SB: Definitely! I'm kind of grateful I worked with the released AOL search data for my final project, because to me, it clearly underlines the point you've just made: in most cases, it's not about providing a pleasing visual or "entertaining" interface; it's about the power of the interface to enable users to do the things they need to do to gain knowledge, whatever that might be. In my case, I could have transferred the data into a completely different context with some fancy data visualization, but that wasn't the best way to prove the point.

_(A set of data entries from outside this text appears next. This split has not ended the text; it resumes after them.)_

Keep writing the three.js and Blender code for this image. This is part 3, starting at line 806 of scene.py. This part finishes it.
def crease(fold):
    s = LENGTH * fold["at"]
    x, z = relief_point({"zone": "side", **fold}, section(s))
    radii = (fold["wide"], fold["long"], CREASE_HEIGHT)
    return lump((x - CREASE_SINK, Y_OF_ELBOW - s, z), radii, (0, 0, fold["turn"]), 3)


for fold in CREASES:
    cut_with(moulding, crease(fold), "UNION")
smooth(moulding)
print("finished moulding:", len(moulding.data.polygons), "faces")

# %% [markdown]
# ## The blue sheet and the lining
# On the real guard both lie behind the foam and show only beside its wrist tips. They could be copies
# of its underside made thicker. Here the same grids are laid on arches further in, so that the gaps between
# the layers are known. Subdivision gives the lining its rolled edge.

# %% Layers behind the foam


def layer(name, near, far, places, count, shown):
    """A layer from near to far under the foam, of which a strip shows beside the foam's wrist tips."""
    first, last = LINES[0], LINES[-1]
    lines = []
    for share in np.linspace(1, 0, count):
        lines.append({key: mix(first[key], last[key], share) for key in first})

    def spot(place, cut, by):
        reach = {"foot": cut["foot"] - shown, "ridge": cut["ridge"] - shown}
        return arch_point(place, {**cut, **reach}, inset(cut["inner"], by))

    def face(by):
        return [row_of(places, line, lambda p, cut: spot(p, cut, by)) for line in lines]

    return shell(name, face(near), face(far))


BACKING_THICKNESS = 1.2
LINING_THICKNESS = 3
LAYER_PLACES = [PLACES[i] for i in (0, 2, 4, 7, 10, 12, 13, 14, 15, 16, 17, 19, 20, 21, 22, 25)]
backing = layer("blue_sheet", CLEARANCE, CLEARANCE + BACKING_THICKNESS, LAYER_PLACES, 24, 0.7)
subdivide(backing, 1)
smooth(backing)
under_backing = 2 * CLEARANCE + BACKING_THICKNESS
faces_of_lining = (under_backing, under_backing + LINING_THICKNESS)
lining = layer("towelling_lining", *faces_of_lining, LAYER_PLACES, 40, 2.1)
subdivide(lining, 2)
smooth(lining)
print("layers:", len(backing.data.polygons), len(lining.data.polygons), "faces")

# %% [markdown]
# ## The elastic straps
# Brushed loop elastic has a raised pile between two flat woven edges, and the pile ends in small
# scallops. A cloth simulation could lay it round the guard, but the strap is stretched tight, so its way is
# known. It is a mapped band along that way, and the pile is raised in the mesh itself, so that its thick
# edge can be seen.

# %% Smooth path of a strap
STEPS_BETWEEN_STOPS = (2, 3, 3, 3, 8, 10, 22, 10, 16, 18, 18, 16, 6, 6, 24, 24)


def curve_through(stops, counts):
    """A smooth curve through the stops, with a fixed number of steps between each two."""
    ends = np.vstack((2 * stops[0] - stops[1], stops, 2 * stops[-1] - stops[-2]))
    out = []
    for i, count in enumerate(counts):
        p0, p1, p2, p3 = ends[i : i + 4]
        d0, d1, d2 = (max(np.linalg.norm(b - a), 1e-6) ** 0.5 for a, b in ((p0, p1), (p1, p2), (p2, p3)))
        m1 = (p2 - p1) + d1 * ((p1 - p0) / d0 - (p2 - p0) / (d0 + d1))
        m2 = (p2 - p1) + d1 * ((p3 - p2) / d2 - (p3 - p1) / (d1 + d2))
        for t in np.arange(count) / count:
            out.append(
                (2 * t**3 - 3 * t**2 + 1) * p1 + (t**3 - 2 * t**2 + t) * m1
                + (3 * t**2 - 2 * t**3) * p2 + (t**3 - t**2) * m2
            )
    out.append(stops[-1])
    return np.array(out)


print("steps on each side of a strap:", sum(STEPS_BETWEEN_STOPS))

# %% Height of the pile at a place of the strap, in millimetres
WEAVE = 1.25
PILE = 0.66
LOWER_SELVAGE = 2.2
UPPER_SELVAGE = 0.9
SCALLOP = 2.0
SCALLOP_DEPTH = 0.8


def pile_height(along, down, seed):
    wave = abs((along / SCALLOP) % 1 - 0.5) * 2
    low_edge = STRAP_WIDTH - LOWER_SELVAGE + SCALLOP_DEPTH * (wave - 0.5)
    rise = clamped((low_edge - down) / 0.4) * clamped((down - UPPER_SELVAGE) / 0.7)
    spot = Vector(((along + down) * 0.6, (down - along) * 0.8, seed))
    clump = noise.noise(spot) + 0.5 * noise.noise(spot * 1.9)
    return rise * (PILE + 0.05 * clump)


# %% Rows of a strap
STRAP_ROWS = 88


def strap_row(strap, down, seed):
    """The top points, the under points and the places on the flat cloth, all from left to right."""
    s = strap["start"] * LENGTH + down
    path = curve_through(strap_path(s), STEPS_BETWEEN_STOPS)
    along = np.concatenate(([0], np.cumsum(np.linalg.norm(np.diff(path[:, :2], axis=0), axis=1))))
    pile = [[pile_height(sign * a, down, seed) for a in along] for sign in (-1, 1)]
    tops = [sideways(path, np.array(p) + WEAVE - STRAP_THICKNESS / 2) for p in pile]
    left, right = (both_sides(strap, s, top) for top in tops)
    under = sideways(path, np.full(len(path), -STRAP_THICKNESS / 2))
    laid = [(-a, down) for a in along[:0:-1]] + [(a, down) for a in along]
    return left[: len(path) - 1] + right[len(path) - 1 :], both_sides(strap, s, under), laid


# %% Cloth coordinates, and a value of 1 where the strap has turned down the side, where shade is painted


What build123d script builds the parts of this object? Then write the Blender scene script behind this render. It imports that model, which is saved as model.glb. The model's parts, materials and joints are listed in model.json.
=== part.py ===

OL: While you worked on your thesis "BIG DATA, small me" we talked about exposure, the ways to avoid it, and the fact that at the end of the day there is no way to avoid it. The harder you try, the more epic your fail will be. I'd say that in the 1990s, to enter or embrace the digital, you had to understand that there is no spoon. Today, the lesson to learn about The Matrix is: there is no incognito tab. Do you think sharing sleepless nights with user 711391 can help?

SB: It may help to understand the matter itself, raise awareness and start a process of personal identification and reconsideration, but often in a very displeasing way. User 711391 has accompanied me for the last few months and there have been many moments in which I felt I was watching a TV series: it's like seeing the main character—who you may sympathize with or even feel sorry for—being sucked into a downward spiral of problems and misery that's spinning faster and faster.

In the end, it's this kind of personal bond that makes one's observations in the company of user 711391 so strong.